Remember the key objective is not to prepare reports, but to prepare the organisation for what the data means, what can be done with it and what are the extended opportunities that tools (such as clickstream recommendations, multivariate testing or targeting platforms) can offer to enhance metric performance

Stage 9: Distribute, gather feedback - then publish

By now your measurement plan should be complete, and you should be satisfied with a job well done.

To close the process you need to ensure the business is on board with the measurement plan, as you’ve been reviewing this with your business team through the process by sharing updates and through interviews, your sharing for review should not come as a surprise to the organisational team. Look for candid feedback - have you missed key stakeholder feedback, are your objectives clear, are your targets within reach?

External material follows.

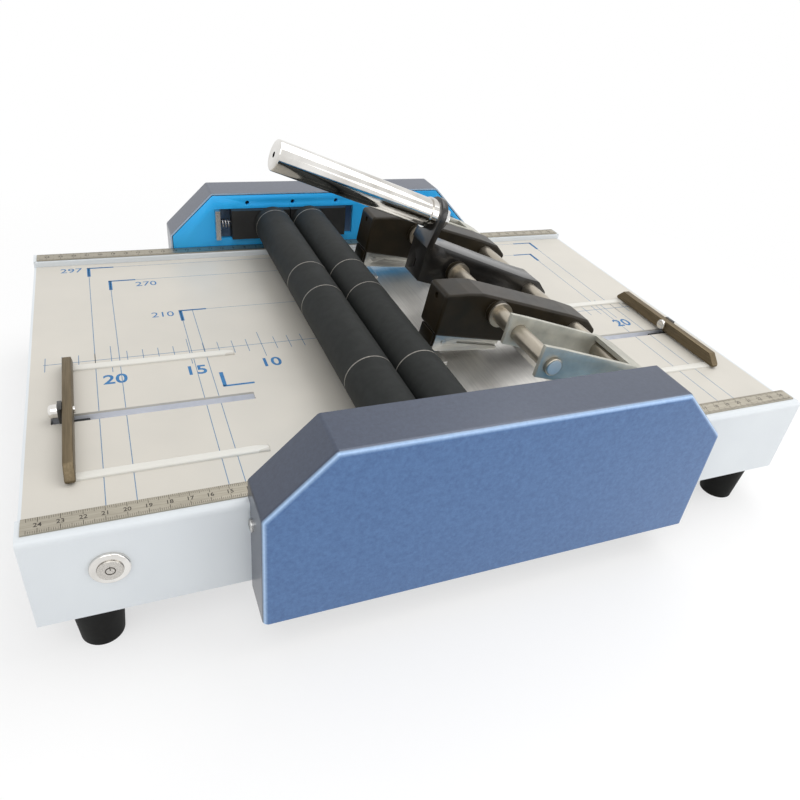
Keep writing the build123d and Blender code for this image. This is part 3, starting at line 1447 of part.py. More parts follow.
def handle_nut():
    nut_plane = handle_frame()
    hexagon = extrude(nut_plane * RegularPolygon(HANDLE_NUT_RADIUS, 6), amount=-HANDLE_NUT_HEIGHT)
    shift = Pos(nut_plane.z_dir * -LUG_THICKNESS)
    nut = shift * hexagon
    bore_start = -LUG_THICKNESS - HANDLE_NUT_HEIGHT - 1
    return raised(nut - along_handle(HANDLE_STUD_RADIUS, bore_start, 0))


def return_spring():
    """Wound return spring beside the rear side plate, with one leg along the plate."""
    y0 = PLATE_OUT_Y
    y1 = y0 + RETURN_SPRING_LENGTH
    coil = rod_y(PIVOT_X, PIVOT_Z, RETURN_SPRING_RADIUS, y0, y1)
    inner = RETURN_SPRING_RADIUS - RETURN_SPRING_WALL
    leg = box(
        PIVOT_X - RETURN_SPRING_LEG,
        PIVOT_X,
        y0,
        y0 + RETURN_SPRING_WALL,
        PIVOT_Z - RETURN_SPRING_RADIUS,
        PIVOT_Z - inner,
    )
    return coil + leg - rod_y(PIVOT_X, PIVOT_Z, inner, y0 - 1, y1 + 1)


# Electrics
def power_button_body():
    y_face = -OUTER_Y
    ring = rod_y(BUTTON_X, BUTTON_Z, BUTTON_RING_RADIUS, y_face - BUTTON_RING_HEIGHT, y_face)
    ring = fillet(ring.edges().sort_by(Axis.Y)[0], BUTTON_RING_HEIGHT / 2)
    barrel = rod_y(BUTTON_X, BUTTON_Z, BUTTON_BARREL_RADIUS, y_face, y_face + BUTTON_BARREL_LENGTH)
    nut = rod_y(BUTTON_X, BUTTON_Z, BUTTON_RING_RADIUS, -PLATE_OUT_Y, -PLATE_OUT_Y + BUTTON_RING_HEIGHT)
    depth = y_face + BUTTON_CAP_DEPTH + BUTTON_TRAVEL
    bore = rod_y(BUTTON_X, BUTTON_Z, BUTTON_CAP_RADIUS + BUTTON_PLAY, y_face - BUTTON_CAP_DEPTH, depth)
    return ring + barrel + nut - bore


def power_button_cap():
    y0 = -OUTER_Y - BUTTON_RING_HEIGHT - BUTTON_CAP_PROUD
    cap = rod_y(BUTTON_X, BUTTON_Z, BUTTON_CAP_RADIUS, y0, -OUTER_Y + BUTTON_CAP_DEPTH - FACE_GAP)
    return fillet(cap.edges().sort_by(Axis.Y)[0], 0.5)


def mains_inlet():
    half_x = INLET_WIDTH / 2
    half_z = INLET_HEIGHT / 2
    face_y = OUTER_Y
    body = box(
        INLET_X - half_x, INLET_X + half_x, face_y - INLET_DEPTH, face_y, INLET_Z - half_z, INLET_Z + half_z
    )
    flange = box(
        INLET_X - half_x - INLET_FLANGE,
        INLET_X + half_x + INLET_FLANGE,
        face_y,
        face_y + INLET_FLANGE_THICKNESS,
        INLET_Z - half_z - INLET_FLANGE / 2,
        INLET_Z + half_z + INLET_FLANGE / 2,
    )
    floor_y = face_y - INLET_DEPTH + INLET_WALL
    cavity = box(
        INLET_X - half_x + INLET_WALL,
        INLET_X + half_x - INLET_WALL,
        floor_y,
        face_y + INLET_FLANGE_THICKNESS + 1,
        INLET_Z - half_z + INLET_WALL,
        INLET_Z + half_z - INLET_WALL,
    )
    inlet = body + flange - cavity
    for place in (-1, 0, 1):
        pin_x = INLET_X + place * INLET_PIN_PITCH
        pin_z = INLET_Z + (INLET_PIN_STEP if place == 0 else -INLET_PIN_STEP)
        inlet += rod_y(pin_x, pin_z, INLET_PIN_RADIUS, floor_y, face_y - INLET_WALL)
    return inlet


def control_board():
    z0 = FLOOR_TOP + STANDOFF_HEIGHT
    half_x = BOARD_LENGTH / 2
    half_y = BOARD_WIDTH / 2
    board = box(
        BOARD_X - half_x, BOARD_X + half_x, BOARD_Y - half_y, BOARD_Y + half_y, z0, z0 + BOARD_THICKNESS
    )
    top = z0 + BOARD_THICKNESS
    for x in (-1, 1):
        for y in (-1, 1):
            post_x = BOARD_X + x * (half_x - 2 * STANDOFF_RADIUS)
            post_y = BOARD_Y + y * (half_y - 2 * STANDOFF_RADIUS)
            board += rod_z(post_x, post_y, STANDOFF_RADIUS, FLOOR_TOP, z0)
    board += part_on_board(TRANSFORMER_X, TRANSFORMER_LENGTH, TRANSFORMER_WIDTH, TRANSFORMER_HEIGHT, top)
    board += part_on_board(RELAY_X, RELAY_LENGTH, RELAY_LENGTH, RELAY_HEIGHT, top)
    capacitor_x = BOARD_X + CAPACITOR_X
    capacitor_y = BOARD_Y + CAPACITOR_Y
    return board + rod_z(capacitor_x, capacitor_y, CAPACITOR_RADIUS, top, top + CAPACITOR_HEIGHT)


def part_on_board(x, length, width, height, top):
    middle = BOARD_X + x
    x0 = middle - length / 2
    x1 = middle + length / 2
    return box(x0, x1, BOARD_Y - width / 2, BOARD_Y + width / 2, top, top + height)


def write(name, shape):
    export_step(shape, f"parts/{name}.step")


write("base_pan", base_pan())
write("front_panel", front_panel())
write("rear_panel", rear_panel())
write("left_end_panel", end_panel(-1))
write("right_end_panel", end_panel(1))
write("left_table", left_table())
write("right_table", right_table())
write("polished_plate", polished_plate())
write("rulers", rulers())
write("rubber_feet", rubber_feet())
write("foot_screws", foot_screws())
write("front_side_plate", front_side_plate())
write("rear_side_plate", rear(side_plate()))
write("front_cover", front_cover())
write("rear_cover", rear(front_cover()))
write("casing_brackets", casing_brackets())
write("cover_screws", cover_screws())
write("slot_channels", group([left_side(slot_channel(LEFT_STOP_Y)), slot_channel(RIGHT_STOP_Y)]))
write("left_stop_bar", left_side(stop_bar(LEFT_STOP_Y)))
write("right_stop_bar", stop_bar(RIGHT_STOP_Y))
write("left_stop_slider", left_side(stop_slider(LEFT_STOP_Y)))
write("right_stop_slider", stop_slider(RIGHT_STOP_Y))
write("left_stop_screw", left_side(stop_screw(LEFT_STOP_Y, True)))
write("right_stop_screw", stop_screw(RIGHT_STOP_Y, False))
write("left_roller_core", roller_core(LEFT_ROLLER_X, ROLLER_GEAR_IN + ROLLER_GEAR_WIDTH))
write("right_roller_core", roller_core(RIGHT_ROLLER_X, ROLLER_SHAFT_END))
write("left_roller_rubber", roller_rubber(LEFT_ROLLER_X))
write("right_roller_rubber", roller_rubber(RIGHT_ROLLER_X))
write("left_bearing_blocks", left_bearing_blocks())
write("right_bearing_blocks", right_bearing_blocks())
write("spring_seats", spring_seats())
write("roller_springs", roller_springs())
write("left_roller_gear", left_roller_gear())
write("right_roller_gear", right_roller_gear())
write("drive_gear", drive_gear())
write("motor_gear", motor_gear())
write("drive_motor", drive_motor())
write("fold_blade", fold_blade())
write("blade_carrier", blade_carrier())
write("blade_guide_posts", blade_guide_posts())
write("blade_rack", blade_rack())
write("lift_pinion", lift_pinion())
write("lift_motor", lift_motor())
write("pivot_shaft", pivot_shaft())
write("press_shaft", press_shaft())
write("front_swing_arm", swing_arm(FRONT_ARM_Y, FRONT_ARM_WIDTH))
write("rear_swing_arm", swing_arm(REAR_ARM_Y, REAR_ARM_WIDTH))
write("front_head_housing", head_housing(FRONT_HEAD_Y))
write("rear_head_housing", head_housing(REAR_HEAD_Y))
write("head_magazines", group([head_magazine(FRONT_HEAD_Y), head_magazine(REAR_HEAD_Y)]))
write("head_plates", group([head_plate(FRONT_HEAD_Y), head_plate(REAR_HEAD_Y)]))
write("anvils", anvils())
write("handle_lever", handle_lever())
write("handle_tube", handle_tube())
write("handle_nut", handle_nut())
write("return_spring", return_spring())
write("power_button_body", power_button_body())
write("power_button_cap", power_button_cap())
write("mains_inlet", mains_inlet())
write("control_board", control_board())
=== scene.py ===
"""Looks of the creasing machine: finishes for its metal, rubber and plastic parts, the printed
sheet marks and rulers, softened edges, a plain floor and studio light."""

import json
import math

import bpy
from mathutils import Matrix, Vector


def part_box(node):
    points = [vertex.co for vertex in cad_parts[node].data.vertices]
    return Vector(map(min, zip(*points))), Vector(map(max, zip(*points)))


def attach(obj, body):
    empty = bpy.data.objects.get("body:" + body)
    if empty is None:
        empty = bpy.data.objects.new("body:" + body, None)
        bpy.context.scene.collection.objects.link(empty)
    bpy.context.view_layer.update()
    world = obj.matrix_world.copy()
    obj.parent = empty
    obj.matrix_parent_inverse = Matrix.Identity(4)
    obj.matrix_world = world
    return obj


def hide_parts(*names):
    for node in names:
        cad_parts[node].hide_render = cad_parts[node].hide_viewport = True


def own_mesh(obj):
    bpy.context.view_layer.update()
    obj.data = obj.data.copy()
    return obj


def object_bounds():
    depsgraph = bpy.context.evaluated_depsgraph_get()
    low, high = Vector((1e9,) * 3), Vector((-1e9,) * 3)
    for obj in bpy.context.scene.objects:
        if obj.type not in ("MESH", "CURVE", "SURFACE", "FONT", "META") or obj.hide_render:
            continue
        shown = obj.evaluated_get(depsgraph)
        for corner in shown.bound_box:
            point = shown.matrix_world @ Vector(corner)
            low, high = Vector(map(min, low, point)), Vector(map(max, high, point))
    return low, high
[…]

Once the organisation is agreed the document needs publishing to a location where the organisation can access it. For some businesses this is a measurement folder on a shared network drive, for others, it’s through creating content on the intranet or by creating a measurement plan Wiki. Look to your organisation for processes that work, and then build on this. Now your measurement plan is agreed and in place, you can move to delivering on the plan… and ultimately spending less time reporting!


The measurement planning process does not happen overnight, depending on the size of your business your plan could be developed in a couple of days or over the course of 6 months.

When following this process think about how your organisation works, and where you are currently. I’d advocate as much white-boarding, doodling and process diagraming as possible to turn the complex into processes that are easy to digest and process.